My fellow passengers come from the United Kingdom, the United States, Australia, Belgium, Germany, Ireland, Cyprus, China and South Africa. They are a mix of retired professionals, youngish couples, families and solo travellers. Not surprisingly, there are a fair few train enthusiasts. One day, Hans, a retired signals engineer, delivers an impromptu lecture on railway signalling systems to a small but rapt group in the lounge. Some of our number are alumni of other Rovos journeys – to Namibia, for example, or Pretoria to Cape Town. One, a Pretoria-based CEO, has ridden the Rovos rails no less than 26 times – it’s how he unwinds.
On our final night, the entire staff, from the chef and sommeliers to cabin attendants, mechanics and security guards, parades through the dining rooms to warm applause. Unlike at the journey’s start, the tables for two are nearly deserted. Everyone is seated in threes and fours and the dining carriages buzz with conversation and laughter. After dinner, we head to the observation lounge to find the bar strewn with rose petals and topped with an array of colourful cocktails. Black and white helium balloons dangle silver ribbons and a jazzy soundtrack completes the party atmosphere.

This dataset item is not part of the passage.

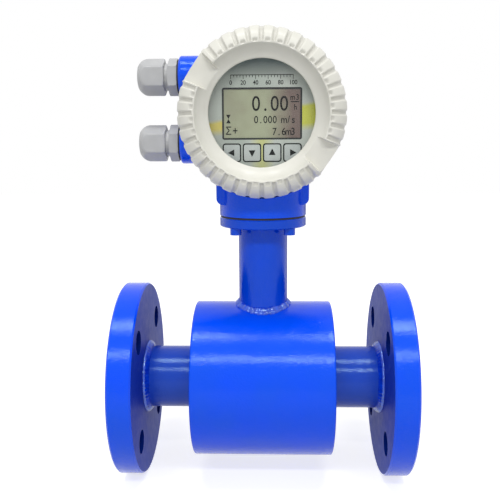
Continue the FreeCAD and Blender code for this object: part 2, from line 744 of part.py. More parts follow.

In the open section at the rear of the train, I lean on the handrail. Below, the track spools out into dark, dense jungle. Above, the sky glitters with stars. Gary, a physics teacher from Melbourne, joins me. He points to where the Milky Way paints an arc across the diamanté sky. “We’re in the middle of that,” he says. “The universe is constantly expanding.” My universe certainly has.